Discordo de tal opinião, pois a depressão do suicida tem mais relação
com a perda de sentido da vida, vazio este que resulta do materialismo e
do consumismo como eixos de orientação da vida contemporânea.
A vida não é só a matéria segunda, é sobretudo uma derivação do
elemento espiritual, pois perdeu-se a percepção de que o sobrenatural é
inerente à realidade do natural.
A visão negativa e suicida é uma
boa síntese do pecado original, e da necessidade de redenção, temperada
com um pouco de hedonismo, cuja tentação, se acaso não for vencida,
pode danar a alma, pois se não podemos afirmar que o inferno existe,
também não podemos afirmar que ele não seja real.
Nem sempre o
fracasso é uma culpa exclusiva do suicida, alguns fracassos são
projetados, para que a vítima não consiga encontrar a solução para
enigma de seu sofrimento, neste momento é que o estudo e a reflexão,
aliados à busca do autoconhecimento, ajudam a superar essa artimanha
diabólica da cultura pós-moderna, que criou o argumento politicamente correto, ao arrepio do argumento simplesmente verdadeiro e grávido de sentido.
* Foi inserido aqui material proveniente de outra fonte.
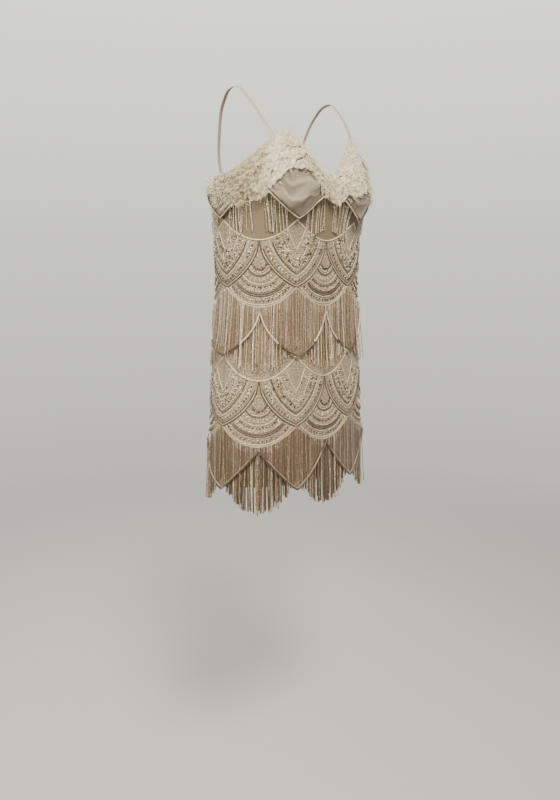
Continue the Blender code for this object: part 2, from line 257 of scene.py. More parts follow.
class Nodes:
    """A tree of shader nodes, with short ways to add to it."""

    def __init__(self, tree):
        self.tree = tree

    def fill(self, node, inputs):
        """Gives a node's inputs their values, or joins them to other nodes' outputs."""
        for socket, value in inputs.items():
            if isinstance(value, bpy.types.NodeSocket):
                self.tree.links.new(value, node.inputs[socket])
            else:
                node.inputs[socket].default_value = value

    def node(self, kind, inputs, **settings):
        made = self.tree.nodes.new("ShaderNode" + kind)
        for key, value in settings.items():
            setattr(made, key, value)
        self.fill(made, inputs)
        return made

    def ramp(self, value, low, high, start=0.0, end=1.0):
        """Spreads a value's range from low to high over that from start to end."""
        inputs = {"Value": value, "From Min": low, "From Max": high, "To Min": start, "To Max": end}
        return self.node("MapRange", inputs).outputs["Result"]

    def math(self, operation, first, second):
        return self.node("Math", {0: first, 1: second}, operation=operation).outputs["Value"]

    def coordinates(self, source="Object", scale=(1, 1, 1), turn=0.0):
        place = self.node("TexCoord", {}).outputs[source]
        inputs = {"Vector": place, "Scale": scale, "Rotation": (0, 0, turn)}
        return self.node("Mapping", inputs).outputs["Vector"]


class Finish(Nodes):
    """A material on one Principled shader, with a few short ways to add detail to it."""

    def __init__(self, name, colour, inputs):
        self.material = bpy.data.materials.new(name)
        self.material.use_nodes = True
        super().__init__(self.material.node_tree)
        self.shader = self.tree.nodes["Principled BSDF"]
        self.colour = (*colour, 1)
        self.fill(self.shader, {"Base Color": self.colour, **inputs})

    def set(self, socket, value):
        self.fill(self.shader, {socket: value})

    def before(self, socket):
        """What the shader's input is joined to so far, or None."""
        links = self.shader.inputs[socket].links
        return links[0].from_socket if links else None

    def attribute(self, name):
        return self.node("Attribute", {}, attribute_name=name).outputs["Fac"]

    def noise(self, size, detail=3.0, source="Object", stretch=(1, 1, 1)):
        """Uneven value from 0 to 1, with patches of about the given size in metres."""
        place = self.coordinates(source, tuple(s / size for s in stretch))
        inputs = {"Vector": place, "Scale": 1.0, "Detail": detail}
        return self.node("TexNoise", inputs).outputs["Fac"]

    def weave(self, size, turn=0.0):
        """Crossed threads of the given spacing, along the piece's own UV map."""
        step = math.pi / 10 / size * 2
        place = self.coordinates("UV", (step, step, step), turn)
        inputs = {"Vector": place, "Scale": 1.0, "Distortion": 0.6, "Detail Scale": 2.0}
        waves = [self.node("TexWave", inputs, bands_direction=way).outputs["Fac"] for way in "XY"]
        return self.math("MAXIMUM", *waves)

    def cells(self, size, feature):
        inputs = {"Vector": self.coordinates("UV", (size, size, size)), "Scale": 1.0}
        return self.node("TexVoronoi", inputs, feature=feature).outputs["Distance"]

    def sum(self, first, second):
        """Sum of two values, at most 1."""
        return self.math("MINIMUM", self.math("ADD", first, second), 1.0)

    def tint(self, value, other):
        """Turns the colour towards another where the value is 1."""
        colour = self.before("Base Color") or self.colour
        mixed = self.node("Mix", {0: value, 6: colour, 7: (*other, 1)}, data_type="RGBA")
        self.set("Base Color", mixed.outputs[2])

    def mottle(self, other, size, low, high, most=1.0, detail=2.0, stretch=(1, 1, 1)):
        """Turns patches of a size towards another colour."""
        noise = self.noise(size, detail, stretch=stretch)
        self.tint(self.ramp(noise, low, high, 0.0, most), other)

    def bump(self, value, depth, strength=1.0):
        """Relief of a depth in metres."""
        inputs = {"Strength": strength, "Distance": depth, "Height": value}
        if self.before("Normal"):
            inputs["Normal"] = self.before("Normal")
        self.set("Normal", self.node("Bump", inputs).outputs["Normal"])


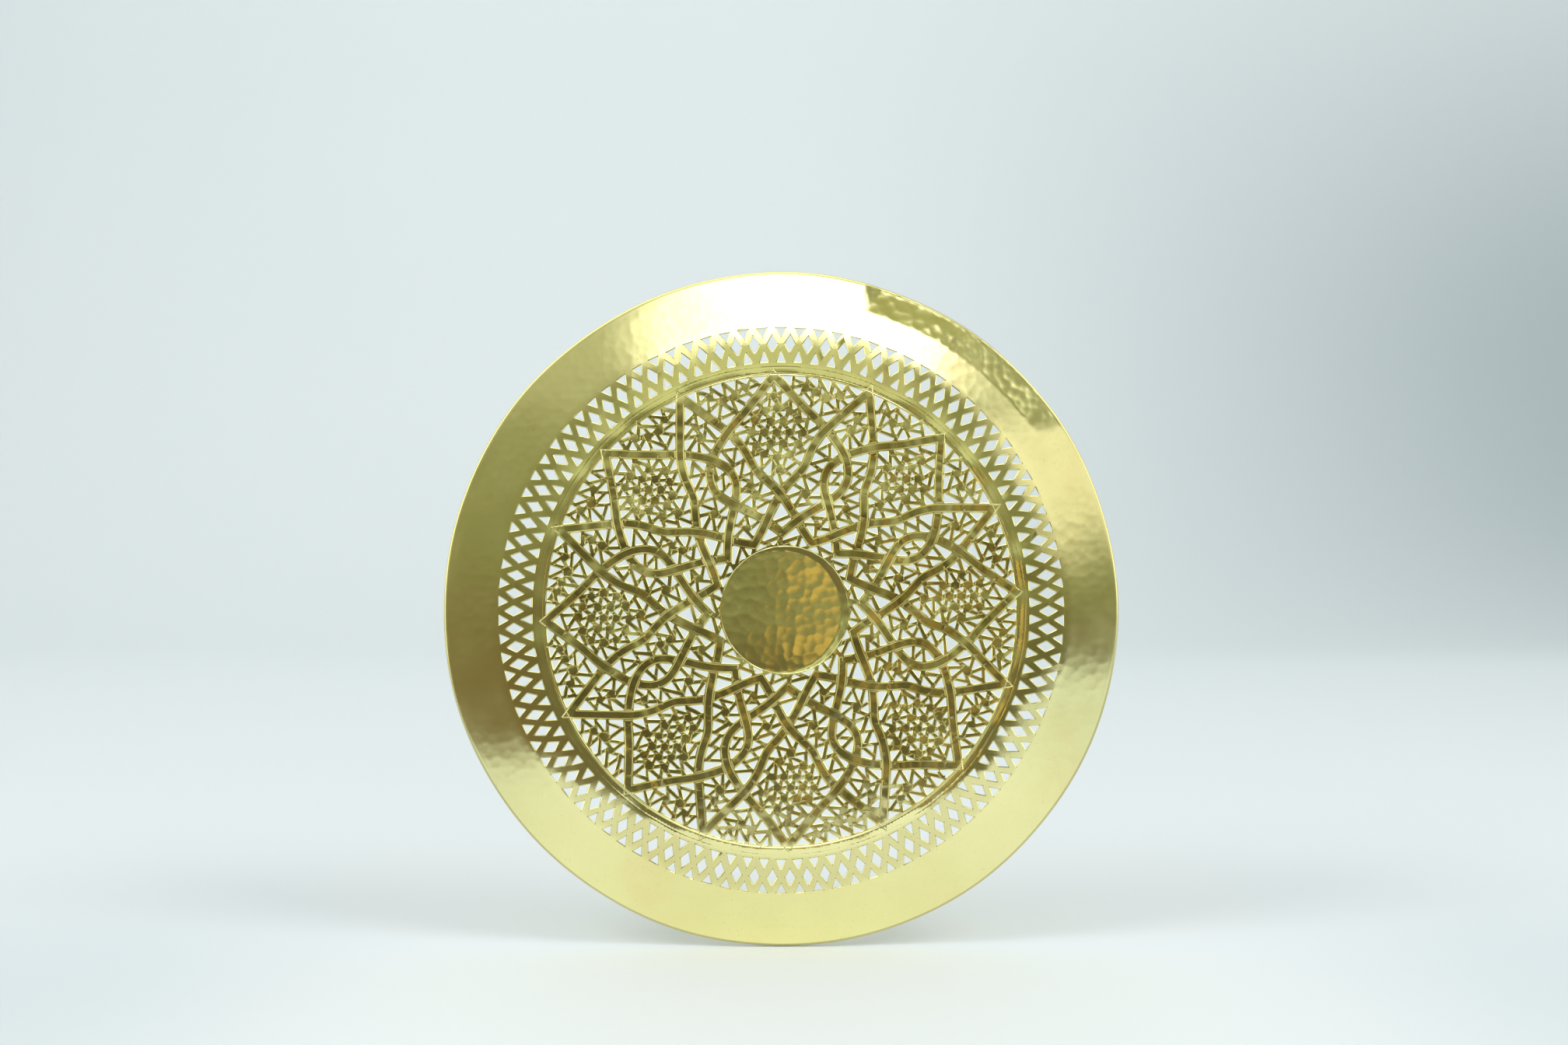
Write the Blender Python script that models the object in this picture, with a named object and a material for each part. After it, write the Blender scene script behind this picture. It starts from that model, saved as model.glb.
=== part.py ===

O Apóstolo Paulo, em sua Primeira Carta aos Coríntios, 14, 10-11, assim se refere quanto ao verdadeiro valor da linguagem
"No mundo existem não sei quantas espécies de linguagem, e não existe nada sem linguagem. Ora, se eu não conheço a força da linguagem, serei como estrangeiro para aquele que fala, e aquele que fala será um estrangeiro para mim"
A força da linguagem não está na polidez mas na eficácia, a linguagem é o
princípio para a ação, boa linguagem implica em ações eficazes, e, uma das fontes da atual epidemia de suicidas está na criação de uma geração (des)educada no politicamente correto, que padece de força de expressão, e, por isso, afunda-se na ineficácia do desespero da depressão.
Vivemos uma cultura fundada na
mitologia da absoluta autonomia do ego, que resulta na autodestruição
egocêntrica, e, na minha opinião descalça e nua, o remédio para esse mal
está na busca da verdade religiosa e filosófica, preferencialmente
ambas, mas cada uma destas buscas por si mesmas resultam nas únicas
terapias eficazes, pois são meios de mirar corretamente no alvo do
autoconhecimento que possibilita a autoconsciência, que por fim são os
instrumentos para refinar a percepção objetiva do mundo e de sua beleza e
bondade, com a reconquista da linguagem que possui a capacidade de comunicar verdades da vida, pois hoje a juventude é um estrangeiro em sua própria consciência.